(Modeling code records)

## START

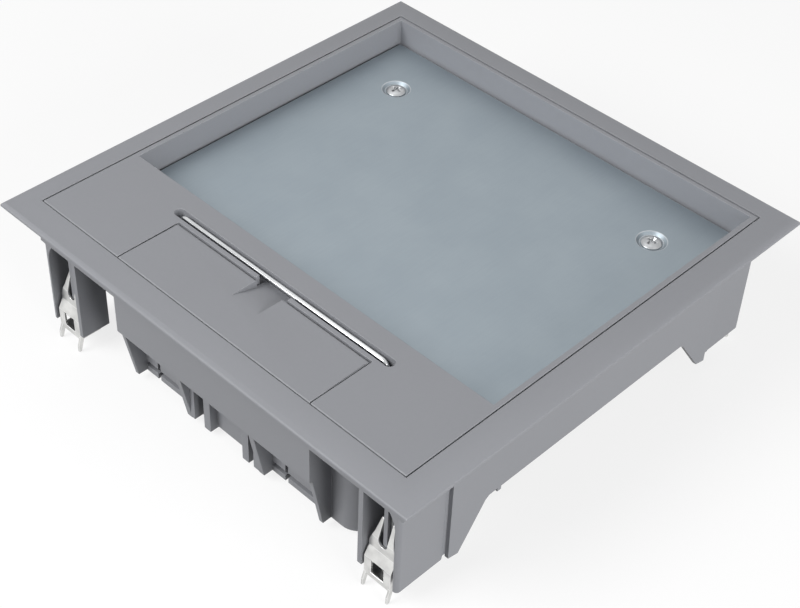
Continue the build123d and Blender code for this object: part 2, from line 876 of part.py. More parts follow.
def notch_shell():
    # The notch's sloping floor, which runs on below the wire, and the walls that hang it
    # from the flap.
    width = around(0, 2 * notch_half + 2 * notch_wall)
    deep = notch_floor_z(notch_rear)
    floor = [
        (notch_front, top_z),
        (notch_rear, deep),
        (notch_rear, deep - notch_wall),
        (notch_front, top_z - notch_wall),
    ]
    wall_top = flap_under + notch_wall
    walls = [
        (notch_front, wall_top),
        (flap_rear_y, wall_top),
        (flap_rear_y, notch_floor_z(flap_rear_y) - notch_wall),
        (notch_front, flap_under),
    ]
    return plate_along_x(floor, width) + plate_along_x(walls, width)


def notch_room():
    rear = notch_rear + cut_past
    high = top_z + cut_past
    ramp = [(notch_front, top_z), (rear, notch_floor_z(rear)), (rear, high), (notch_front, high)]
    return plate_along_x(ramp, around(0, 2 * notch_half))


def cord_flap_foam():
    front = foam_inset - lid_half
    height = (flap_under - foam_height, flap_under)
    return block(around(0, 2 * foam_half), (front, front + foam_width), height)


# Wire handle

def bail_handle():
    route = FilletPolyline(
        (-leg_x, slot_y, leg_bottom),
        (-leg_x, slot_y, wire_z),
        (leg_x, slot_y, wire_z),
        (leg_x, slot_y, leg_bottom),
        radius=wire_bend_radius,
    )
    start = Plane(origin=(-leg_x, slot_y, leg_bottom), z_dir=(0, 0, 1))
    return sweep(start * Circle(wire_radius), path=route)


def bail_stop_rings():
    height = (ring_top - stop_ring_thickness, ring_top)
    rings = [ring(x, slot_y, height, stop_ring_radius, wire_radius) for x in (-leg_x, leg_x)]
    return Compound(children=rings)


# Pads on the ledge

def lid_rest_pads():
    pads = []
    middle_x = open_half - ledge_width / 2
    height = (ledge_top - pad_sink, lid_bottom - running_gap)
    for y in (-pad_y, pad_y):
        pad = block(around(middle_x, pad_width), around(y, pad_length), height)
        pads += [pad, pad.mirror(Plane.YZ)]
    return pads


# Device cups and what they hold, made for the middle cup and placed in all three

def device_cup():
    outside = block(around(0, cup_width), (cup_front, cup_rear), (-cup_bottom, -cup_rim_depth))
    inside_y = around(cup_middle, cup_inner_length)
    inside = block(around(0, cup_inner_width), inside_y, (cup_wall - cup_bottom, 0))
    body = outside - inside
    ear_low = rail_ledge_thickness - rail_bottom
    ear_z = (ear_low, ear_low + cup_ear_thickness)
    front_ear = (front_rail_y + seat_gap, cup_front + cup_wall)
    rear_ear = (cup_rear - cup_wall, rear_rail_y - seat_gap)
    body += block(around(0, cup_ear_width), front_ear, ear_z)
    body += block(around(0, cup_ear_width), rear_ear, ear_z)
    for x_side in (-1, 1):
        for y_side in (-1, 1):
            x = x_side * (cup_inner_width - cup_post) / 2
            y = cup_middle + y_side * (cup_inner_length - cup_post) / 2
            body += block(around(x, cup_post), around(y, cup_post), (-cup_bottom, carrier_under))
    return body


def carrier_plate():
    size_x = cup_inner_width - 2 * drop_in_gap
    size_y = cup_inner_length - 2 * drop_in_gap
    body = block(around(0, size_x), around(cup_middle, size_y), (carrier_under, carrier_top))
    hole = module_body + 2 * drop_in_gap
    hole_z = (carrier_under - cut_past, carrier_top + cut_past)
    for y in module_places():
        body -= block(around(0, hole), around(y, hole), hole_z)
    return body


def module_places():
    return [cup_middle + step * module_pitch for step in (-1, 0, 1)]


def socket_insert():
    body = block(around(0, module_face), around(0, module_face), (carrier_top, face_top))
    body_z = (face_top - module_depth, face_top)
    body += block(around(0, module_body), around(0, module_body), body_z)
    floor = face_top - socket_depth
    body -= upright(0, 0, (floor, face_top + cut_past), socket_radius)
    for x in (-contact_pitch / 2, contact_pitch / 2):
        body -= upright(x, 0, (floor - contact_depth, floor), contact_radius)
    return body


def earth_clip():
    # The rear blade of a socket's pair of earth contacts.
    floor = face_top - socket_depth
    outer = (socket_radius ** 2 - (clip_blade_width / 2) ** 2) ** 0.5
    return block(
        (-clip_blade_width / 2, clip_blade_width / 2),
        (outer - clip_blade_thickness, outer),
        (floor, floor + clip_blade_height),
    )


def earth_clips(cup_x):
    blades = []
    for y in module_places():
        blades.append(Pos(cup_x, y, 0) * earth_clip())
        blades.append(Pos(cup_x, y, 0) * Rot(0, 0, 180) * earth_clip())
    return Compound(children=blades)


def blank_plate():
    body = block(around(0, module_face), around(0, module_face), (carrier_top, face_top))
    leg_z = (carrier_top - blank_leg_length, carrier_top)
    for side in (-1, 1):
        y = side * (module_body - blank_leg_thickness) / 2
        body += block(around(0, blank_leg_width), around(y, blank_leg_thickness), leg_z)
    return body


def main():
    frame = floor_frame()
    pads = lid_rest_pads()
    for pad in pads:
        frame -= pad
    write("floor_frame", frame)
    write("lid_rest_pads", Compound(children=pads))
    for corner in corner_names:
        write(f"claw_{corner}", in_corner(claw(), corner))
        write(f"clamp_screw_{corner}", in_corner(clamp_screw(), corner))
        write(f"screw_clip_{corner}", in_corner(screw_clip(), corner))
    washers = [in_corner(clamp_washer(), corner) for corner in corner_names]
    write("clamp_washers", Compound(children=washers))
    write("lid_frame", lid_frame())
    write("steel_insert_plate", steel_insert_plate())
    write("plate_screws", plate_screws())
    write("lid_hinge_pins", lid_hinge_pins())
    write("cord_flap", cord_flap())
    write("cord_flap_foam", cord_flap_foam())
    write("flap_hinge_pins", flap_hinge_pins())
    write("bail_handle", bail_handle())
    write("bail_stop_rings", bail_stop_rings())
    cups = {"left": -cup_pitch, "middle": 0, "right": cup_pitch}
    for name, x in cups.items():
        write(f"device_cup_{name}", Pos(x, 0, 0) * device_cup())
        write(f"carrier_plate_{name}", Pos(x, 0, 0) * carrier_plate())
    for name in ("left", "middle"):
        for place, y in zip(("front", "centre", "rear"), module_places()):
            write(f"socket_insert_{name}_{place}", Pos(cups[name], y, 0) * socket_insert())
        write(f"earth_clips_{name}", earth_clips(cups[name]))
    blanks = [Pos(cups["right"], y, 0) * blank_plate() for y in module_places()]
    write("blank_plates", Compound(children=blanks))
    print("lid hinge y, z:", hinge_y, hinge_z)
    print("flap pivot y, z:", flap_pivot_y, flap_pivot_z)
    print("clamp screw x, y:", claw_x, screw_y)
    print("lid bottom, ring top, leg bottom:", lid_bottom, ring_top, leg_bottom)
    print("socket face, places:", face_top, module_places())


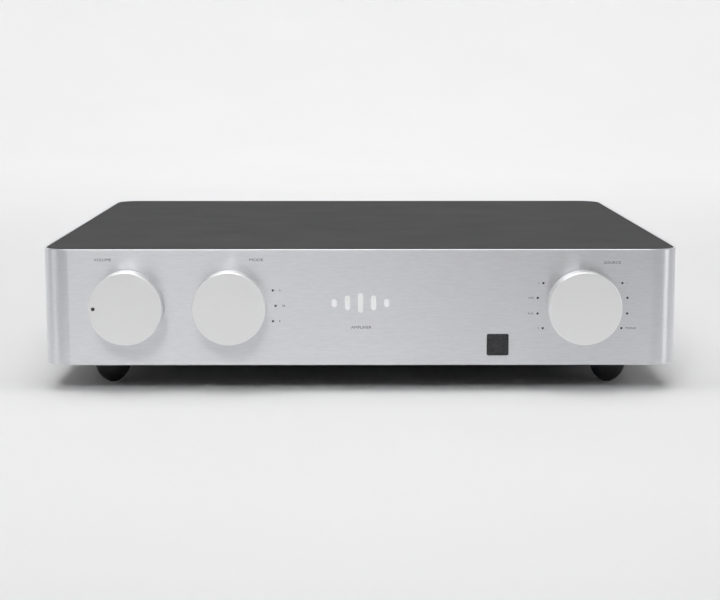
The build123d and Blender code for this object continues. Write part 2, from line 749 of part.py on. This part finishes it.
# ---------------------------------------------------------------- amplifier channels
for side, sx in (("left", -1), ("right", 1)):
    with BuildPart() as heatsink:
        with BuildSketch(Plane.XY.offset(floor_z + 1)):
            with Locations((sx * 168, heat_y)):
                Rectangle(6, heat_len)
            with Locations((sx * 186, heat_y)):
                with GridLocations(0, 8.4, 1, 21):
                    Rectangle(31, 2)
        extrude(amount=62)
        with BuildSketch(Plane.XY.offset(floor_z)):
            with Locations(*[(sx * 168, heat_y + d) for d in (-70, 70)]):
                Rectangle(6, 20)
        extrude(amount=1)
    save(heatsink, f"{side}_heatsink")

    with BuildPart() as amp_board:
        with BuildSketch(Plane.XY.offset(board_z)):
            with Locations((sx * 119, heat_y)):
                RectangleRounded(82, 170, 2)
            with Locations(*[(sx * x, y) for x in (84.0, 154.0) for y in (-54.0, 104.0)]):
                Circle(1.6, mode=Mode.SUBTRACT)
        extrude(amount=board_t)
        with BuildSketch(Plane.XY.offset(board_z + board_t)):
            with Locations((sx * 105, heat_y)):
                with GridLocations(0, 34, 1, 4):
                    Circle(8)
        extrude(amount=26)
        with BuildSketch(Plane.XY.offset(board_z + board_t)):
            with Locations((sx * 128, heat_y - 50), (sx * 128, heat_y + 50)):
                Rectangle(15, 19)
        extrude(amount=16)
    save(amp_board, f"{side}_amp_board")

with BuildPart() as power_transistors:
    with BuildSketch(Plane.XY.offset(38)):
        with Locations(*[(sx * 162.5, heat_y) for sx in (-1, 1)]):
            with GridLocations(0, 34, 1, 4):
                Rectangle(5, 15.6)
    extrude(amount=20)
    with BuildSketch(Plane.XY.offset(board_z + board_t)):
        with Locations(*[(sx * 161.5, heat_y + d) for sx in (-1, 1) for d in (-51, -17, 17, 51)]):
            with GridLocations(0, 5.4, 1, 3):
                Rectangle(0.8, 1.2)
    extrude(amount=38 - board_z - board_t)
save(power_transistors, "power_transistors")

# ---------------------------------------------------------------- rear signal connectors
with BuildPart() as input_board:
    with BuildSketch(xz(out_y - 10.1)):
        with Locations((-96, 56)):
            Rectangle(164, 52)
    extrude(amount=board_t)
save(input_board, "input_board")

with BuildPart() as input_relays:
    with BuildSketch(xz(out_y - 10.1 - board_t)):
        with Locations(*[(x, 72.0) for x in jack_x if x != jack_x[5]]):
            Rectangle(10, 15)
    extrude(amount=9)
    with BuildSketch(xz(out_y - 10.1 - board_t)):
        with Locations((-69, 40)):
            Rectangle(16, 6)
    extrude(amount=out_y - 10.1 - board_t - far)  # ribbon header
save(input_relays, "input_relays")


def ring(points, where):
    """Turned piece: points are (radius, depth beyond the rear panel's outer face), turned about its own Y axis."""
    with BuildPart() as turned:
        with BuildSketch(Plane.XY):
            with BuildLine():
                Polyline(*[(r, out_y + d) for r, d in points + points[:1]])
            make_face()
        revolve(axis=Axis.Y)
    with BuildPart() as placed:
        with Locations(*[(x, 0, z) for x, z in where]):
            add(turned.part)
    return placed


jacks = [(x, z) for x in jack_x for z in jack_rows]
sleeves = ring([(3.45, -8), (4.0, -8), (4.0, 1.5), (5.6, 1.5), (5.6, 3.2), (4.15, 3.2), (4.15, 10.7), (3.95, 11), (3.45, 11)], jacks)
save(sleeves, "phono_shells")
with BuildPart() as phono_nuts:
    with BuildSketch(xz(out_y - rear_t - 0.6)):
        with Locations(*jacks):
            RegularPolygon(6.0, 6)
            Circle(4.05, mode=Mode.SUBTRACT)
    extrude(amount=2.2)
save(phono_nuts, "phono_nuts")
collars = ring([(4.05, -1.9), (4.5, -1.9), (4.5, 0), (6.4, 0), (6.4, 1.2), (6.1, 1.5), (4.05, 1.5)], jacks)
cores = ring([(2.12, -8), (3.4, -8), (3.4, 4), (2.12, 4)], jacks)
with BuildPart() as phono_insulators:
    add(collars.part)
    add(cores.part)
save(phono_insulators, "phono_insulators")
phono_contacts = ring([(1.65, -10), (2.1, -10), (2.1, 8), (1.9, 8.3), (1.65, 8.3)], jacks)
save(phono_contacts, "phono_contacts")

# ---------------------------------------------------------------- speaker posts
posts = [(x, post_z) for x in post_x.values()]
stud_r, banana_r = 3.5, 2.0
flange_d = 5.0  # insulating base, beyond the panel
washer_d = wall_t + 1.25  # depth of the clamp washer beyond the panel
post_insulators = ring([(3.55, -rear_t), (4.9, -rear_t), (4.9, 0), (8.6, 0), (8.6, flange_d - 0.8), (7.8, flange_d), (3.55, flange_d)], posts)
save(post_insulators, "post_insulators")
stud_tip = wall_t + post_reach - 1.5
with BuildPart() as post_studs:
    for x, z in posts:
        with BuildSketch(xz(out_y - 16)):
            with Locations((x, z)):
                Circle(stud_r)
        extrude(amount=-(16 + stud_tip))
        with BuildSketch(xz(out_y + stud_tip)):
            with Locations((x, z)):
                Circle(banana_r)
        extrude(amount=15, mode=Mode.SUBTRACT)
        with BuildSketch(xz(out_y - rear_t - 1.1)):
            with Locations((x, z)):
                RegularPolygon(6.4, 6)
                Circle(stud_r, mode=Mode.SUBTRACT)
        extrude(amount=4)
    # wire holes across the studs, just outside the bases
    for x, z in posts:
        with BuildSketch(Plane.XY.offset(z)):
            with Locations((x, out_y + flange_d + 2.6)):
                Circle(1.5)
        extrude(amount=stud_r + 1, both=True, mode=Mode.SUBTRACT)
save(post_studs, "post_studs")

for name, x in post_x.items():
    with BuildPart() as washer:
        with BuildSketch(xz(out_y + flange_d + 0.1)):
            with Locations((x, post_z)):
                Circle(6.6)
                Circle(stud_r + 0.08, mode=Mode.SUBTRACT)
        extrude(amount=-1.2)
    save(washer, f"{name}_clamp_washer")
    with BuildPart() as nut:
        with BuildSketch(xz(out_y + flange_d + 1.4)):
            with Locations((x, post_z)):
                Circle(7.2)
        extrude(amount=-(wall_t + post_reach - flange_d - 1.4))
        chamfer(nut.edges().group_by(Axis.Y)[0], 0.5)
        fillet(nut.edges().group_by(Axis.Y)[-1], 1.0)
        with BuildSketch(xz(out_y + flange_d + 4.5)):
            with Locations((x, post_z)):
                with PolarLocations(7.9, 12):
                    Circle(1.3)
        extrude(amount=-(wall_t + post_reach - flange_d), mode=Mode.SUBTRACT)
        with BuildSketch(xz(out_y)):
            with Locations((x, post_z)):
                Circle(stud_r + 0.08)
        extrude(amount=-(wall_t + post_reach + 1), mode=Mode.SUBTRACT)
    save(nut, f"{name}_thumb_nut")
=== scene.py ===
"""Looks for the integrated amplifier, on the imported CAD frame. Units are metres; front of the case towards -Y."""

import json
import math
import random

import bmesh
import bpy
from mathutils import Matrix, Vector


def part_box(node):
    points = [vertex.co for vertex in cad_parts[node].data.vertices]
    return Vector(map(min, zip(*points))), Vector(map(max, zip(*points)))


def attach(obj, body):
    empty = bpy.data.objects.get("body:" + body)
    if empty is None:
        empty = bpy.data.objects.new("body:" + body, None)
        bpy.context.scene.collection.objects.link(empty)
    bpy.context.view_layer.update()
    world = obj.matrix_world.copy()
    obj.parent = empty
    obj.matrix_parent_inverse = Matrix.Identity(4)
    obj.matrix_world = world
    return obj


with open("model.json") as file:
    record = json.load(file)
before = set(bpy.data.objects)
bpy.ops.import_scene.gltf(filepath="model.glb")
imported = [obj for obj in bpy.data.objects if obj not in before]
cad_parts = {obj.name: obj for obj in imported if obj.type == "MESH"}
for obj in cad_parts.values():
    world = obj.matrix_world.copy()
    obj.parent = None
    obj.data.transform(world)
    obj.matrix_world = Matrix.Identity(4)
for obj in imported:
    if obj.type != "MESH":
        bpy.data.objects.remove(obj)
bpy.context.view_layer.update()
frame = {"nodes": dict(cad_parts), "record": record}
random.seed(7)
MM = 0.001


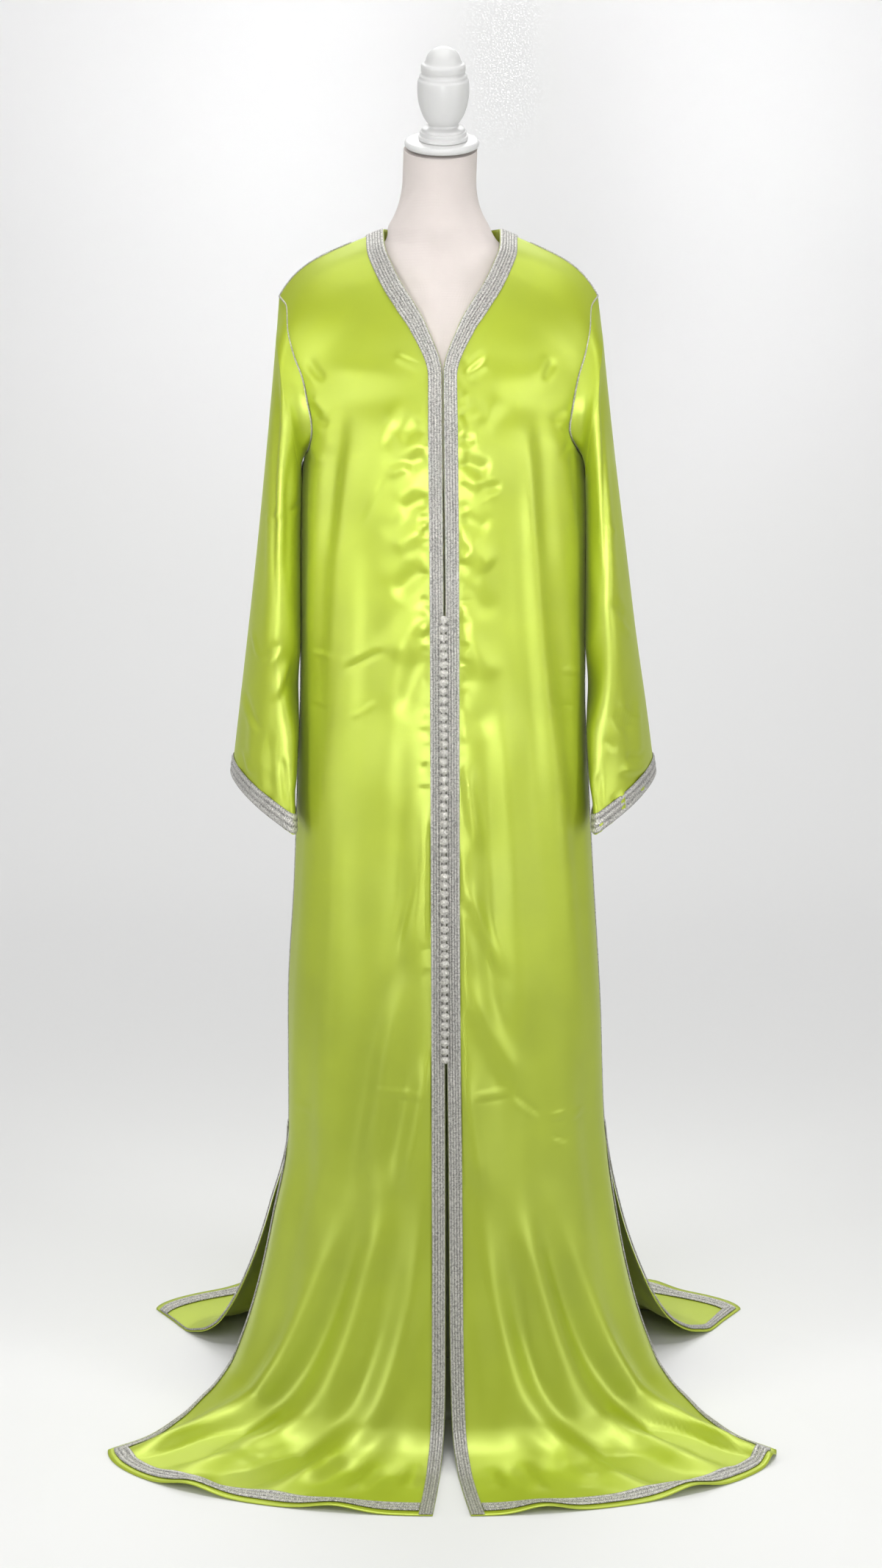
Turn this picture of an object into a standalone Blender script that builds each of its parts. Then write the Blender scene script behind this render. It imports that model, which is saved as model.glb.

## END

## Problem statement:
Using the data above, transcribe the lines that run from the line with "- flange_d), mode=Mode.SUBTRACT)" to the line with "points = [vertex.co", both ends kept, and output nothing else.

## The response:
        extrude(amount=-(wall_t + post_reach - flange_d), mode=Mode.SUBTRACT)
        with BuildSketch(xz(out_y)):
            with Locations((x, post_z)):
                Circle(stud_r + 0.08)
        extrude(amount=-(wall_t + post_reach + 1), mode=Mode.SUBTRACT)
    save(nut, f"{name}_thumb_nut")
=== scene.py ===
"""Looks for the integrated amplifier, on the imported CAD frame. Units are metres; front of the case towards -Y."""

import json
import math
import random

import bmesh
import bpy
from mathutils import Matrix, Vector


def part_box(node):
    points = [vertex.co for vertex in cad_parts[node].data.vertices]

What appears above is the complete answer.